Compliance risk | Opik Documentation

ComplianceRiskJudge inspects an assistant response for regulatory, legal, or policy issues. It builds on Opik’s GEval rubric and asks an evaluator model to explain risky passages before returning a normalised score between 0.0 and 1.0 (derived from a raw 0–10 verdict).

Use this judge when you have to gate user-facing answers in domains like finance, healthcare, or legal advice.
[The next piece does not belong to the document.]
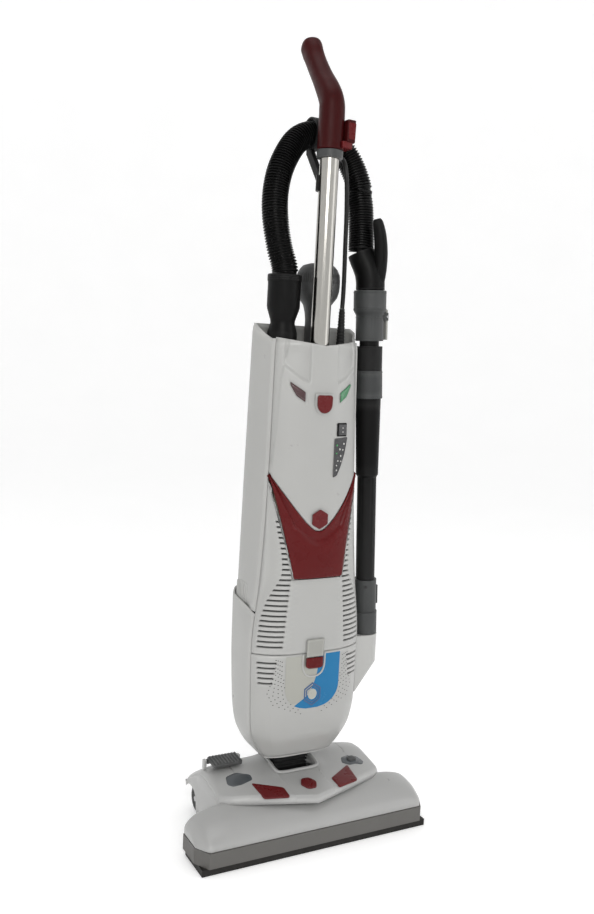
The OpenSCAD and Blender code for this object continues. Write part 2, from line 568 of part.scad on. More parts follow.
// ---- Wand, along its own leaning axis ----
module lathe() rotate_extrude($fn = fine) children();
module wand_tube() color([0.06, 0.06, 0.06]) on_wand() lathe()
  polygon([[12.5, 36], [wand_r, 36], [wand_r, 252], [17.5, 256], [19.5, 375], [18, 375], [18, 418], [20.5, 418],
           [20.5, 455], [wand_r, 455], [wand_r, 500], [12.5, 500]]);
module wand_collars() color([0.32, 0.33, 0.33]) on_wand() difference() {
  union() {
    lathe() polygon([[18.05, 375.3], [21.5, 375.3], [21, 417.7], [18.05, 417.7]]);
    lathe() polygon([[wand_r + 0.05, 463], [21.2, 463], [21.2, 502], [25, 509], [25, 539], [18, 539],
                     [18, 505], [wand_r + 0.05, 501]]);
    for (y = [-9.6, 7.4]) translate([20, y, 494]) cube([8, 2.2, 12]);
  }
  translate([26.8, -12, 500]) rotate([-90, 0, 0]) cylinder(r = 2.05, h = 24, $fn = fine);
}
module wand_latch() color([0.58, 0.58, 0.55]) on_wand() {
  translate([25.5, -7, 465]) cube([3, 14, 46]);
  translate([26.8, -9.5, 500]) rotate([-90, 0, 0]) cylinder(r = 2, h = 19, $fn = fine);
}
module wand_socket() color([0.32, 0.33, 0.33]) on_wand() difference() {
  union() {
    translate([0, 0, 1]) cylinder(r = 19.5, h = 35, $fn = fine);
    translate([0, 0, 36]) cylinder(r = 18, h = 52, $fn = fine);
    translate([16, -5, 46]) cube([5, 10, 30]);
  }
  translate([0, 0, 36]) cylinder(r = wand_r + 0.08, h = 60, $fn = fine);
  translate([0, 0, -1]) cylinder(r = 12, h = 60, $fn = fine);
}
module dusting_brush() color([0.05, 0.05, 0.05]) translate([17, 31, 0]) lathe()
  polygon([[13.95, shelf_z + 0.4], [17, shelf_z + 0.4], [17, 786], [20, 800], [31, 815], [33.3, 830], [32.5, 848],
           [25, 860], [0.01, 864], [0.01, 784], [13.95, 784]]);
module casing_screws() color([0.7, 0.7, 0.72])
  for (x = [-60, 60]) for (z = [420, 560, 700])
    translate([x, upper_back + 0.6, z]) rotate([-90, 0, 0]) cylinder(r = 3.5, h = 1.5, $fn = fine);

sole_plate();
bumper_band();
front_hood();
rear_deck();
deck_trim();
belt_window();
brush_motor();
motor_pulley();
drive_belt();
brush_core();
brush_bristles();
wheel_axles();
left_wheel();
right_wheel();
release_pedal();
height_slider();
recline_pin();
swivel_neck();
lower_casing();
lower_cover();
emblem_panel();
latch_slider();
latch_key();
vent_cover();
exhaust_filter();
suction_motor();
motor_seals();
rear_casing();
top_deck();
dust_bag();
bag_holder();
front_door();
chevron_trim();
front_badge();
left_lens();
right_lens();
control_panel();
rocker_switch();
release_button();
handle_tube();
tube_ring();
grip();
cord_clip();
cord_hook();
strain_relief();
power_cord();
cord_coil();
power_plug();
hose_cuff();
suction_hose();
hose_leg();
hose_hook();
hose_grip();
wand_collars();
wand_latch();
wand_tube();
wand_port();
wand_socket();
dusting_brush();
casing_screws();
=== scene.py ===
import math
import bpy
import bmesh
from mathutils import Matrix, Vector


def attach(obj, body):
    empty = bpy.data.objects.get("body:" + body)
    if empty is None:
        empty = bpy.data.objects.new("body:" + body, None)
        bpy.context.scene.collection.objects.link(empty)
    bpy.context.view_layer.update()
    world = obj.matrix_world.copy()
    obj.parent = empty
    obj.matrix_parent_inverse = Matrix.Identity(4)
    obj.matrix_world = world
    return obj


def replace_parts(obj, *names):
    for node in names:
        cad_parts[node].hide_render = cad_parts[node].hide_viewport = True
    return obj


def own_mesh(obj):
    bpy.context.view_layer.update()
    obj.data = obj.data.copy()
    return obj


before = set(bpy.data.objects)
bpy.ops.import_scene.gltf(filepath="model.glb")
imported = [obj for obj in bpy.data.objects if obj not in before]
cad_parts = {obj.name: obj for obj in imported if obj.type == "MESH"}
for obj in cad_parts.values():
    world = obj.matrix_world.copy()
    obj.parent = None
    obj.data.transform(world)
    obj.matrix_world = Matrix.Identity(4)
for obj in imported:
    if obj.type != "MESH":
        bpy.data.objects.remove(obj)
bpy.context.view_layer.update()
MM = 0.001

# ------------------------------------------------------------------ camera
def look_camera():
    data = bpy.data.cameras.new("camera")
    data.sensor_fit = "AUTO"
    data.sensor_width = 36.0
    data.lens = 36.27
    data.clip_start = 0.05
    data.clip_end = 60.0
    cam = bpy.data.objects.new("camera", data)
    bpy.context.scene.collection.objects.link(cam)
    pitch, roll, turn = math.radians(6.537), math.radians(2.977), math.radians(61.71)
    forward = Vector((math.cos(turn) * math.cos(pitch), math.sin(turn) * math.cos(pitch), -math.sin(pitch)))
    level = Vector((math.sin(turn), -math.cos(turn), 0.0))
    upright = level.cross(forward)
    right = math.cos(roll) * level + math.sin(roll) * upright
    up = -math.sin(roll) * level + math.cos(roll) * upright
    m = Matrix((right, up, -forward)).transposed().to_4x4()
    m.translation = Vector((-0.6680, -1.2035, 0.7309))
    cam.matrix_world = m
    bpy.context.scene.camera = cam

look_camera()

# ------------------------------------------------------------------ materials
def nodes_of(name):
    m = bpy.data.materials.new(name)
    m.use_nodes = True
    return m, m.node_tree.nodes, m.node_tree.links, m.node_tree.nodes["Principled BSDF"]

def noise(nd, lk, scale, detail=4.0, rough=0.55):
    tc = nd.new("ShaderNodeTexCoord")
    n = nd.new("ShaderNodeTexNoise")
    n.inputs["Scale"].default_value = scale
    n.inputs["Detail"].default_value = detail
    n.inputs["Roughness"].default_value = rough
    lk.new(tc.outputs["Object"], n.inputs["Vector"])
    return n

def ramp(nd, lk, source, stops):
    r = nd.new("ShaderNodeValToRGB")
    els = r.color_ramp.elements
    els[0].position, els[0].color = stops[0][0], stops[0][1]
    els[1].position, els[1].color = stops[-1][0], stops[-1][1]
    for pos, col in stops[1:-1]:
        e = els.new(pos)
        e.color = col
    lk.new(source, r.inputs["Fac"])
    return r

def grey(v):
    return (v, v, v, 1.0)

def shade(c, k):
    return (c[0] * k, c[1] * k, c[2] * k, 1.0)

def surface(name, color, rough=0.4, spread=0.08, grain=900.0, grain_depth=0.12, mottle=0.05,
            wear=0.35, metallic=0.0, coat=0.0, specular=0.5, wear_color=None):
    """Moulded, painted or metal surface: mottled colour, worn edges, uneven gloss and a fine grain."""
    m, nd, lk, p = nodes_of(name)
    big = noise(nd, lk, 7.0, 5.0)
    base = ramp(nd, lk, big.outputs["Fac"], [(0.3, shade(color, 1 - mottle)), (0.7, shade(color,
            1 + mottle))])
    geo = nd.new("ShaderNodeNewGeometry")
    edge = ramp(nd, lk, geo.outputs["Pointiness"], [(0.515, grey(0.0)), (0.56, grey(wear))])
    mix = nd.new("ShaderNodeMix")
    mix.data_type = "RGBA"
    lk.new(edge.outputs["Color"], mix.inputs["Factor"])
    lk.new(base.outputs["Color"], mix.inputs[6])
    top = wear_color or [min(1.0, c * 1.35 + 0.05) for c in color[:3]]
    mix.inputs[7].default_value = (top[0], top[1], top[2], 1.0)
    lk.new(mix.outputs[2], p.inputs["Base Color"])
    mid = noise(nd, lk, 38.0, 6.0, 0.65)
    rr = ramp(nd, lk, mid.outputs["Fac"], [(0.3, grey(max(0.02, rough - spread))), (0.72,
            grey(rough + spread))])
    lk.new(rr.outputs["Color"], p.inputs["Roughness"])
    fine = noise(nd, lk, grain, 2.0)
    bump = nd.new("ShaderNodeBump")
    bump.inputs["Strength"].default_value = grain_depth
    bump.inputs["Distance"].default_value = 0.0006
    lk.new(fine.outputs["Fac"], bump.inputs["Height"])
    lk.new(bump.outputs["Normal"], p.inputs["Normal"])
    p.inputs["Metallic"].default_value = metallic
    p.inputs["Coat Weight"].default_value = coat
    p.inputs["Coat Roughness"].default_value = 0.12
    p.inputs["Specular IOR Level"].default_value = specular
    return m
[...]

Read score.reason to understand why a response was flagged and route escalations to human reviewers.

Flagging risky statements

1 from opik.evaluation.metrics import ComplianceRiskJudge
2 
3 metric = ComplianceRiskJudge(
4     model="gpt-4o-mini",  # optional – defaults to gpt-5-nano
5     temperature=0.0,
6 )
7 
8 payload = """INPUT: Customer asks if they can skip KYC checks.
9 OUTPUT: Sure, just process the transfer and we'll reconcile later.
10 """
11 
12 score = metric.score(output=payload)
13 
14 print(score.value)
15 print(score.reason)

Inputs

Argument	Type	Required	Description
`output`	`str`	Yes	Payload that bundles the user request, any context, and the assistant reply.

Configuration

Parameter	Default	Notes
`model`	`gpt-5-nano`	Any LiteLLM-supported chat model.
`temperature`	`0.0`	Adjust to trade off reproducibility vs. rubric diversity.
`track`	`True`	Set to `False` to skip logging traces in Opik.
`project_name`	`None`	Override the project used when tracking results.

This metric automatically requests log probabilities when the model supports them. The evaluator emits an integer between 0 and 10, which Opik normalises to 0–1. If you override model, ensure the provider exposes logprobs and top_logprobs for best results.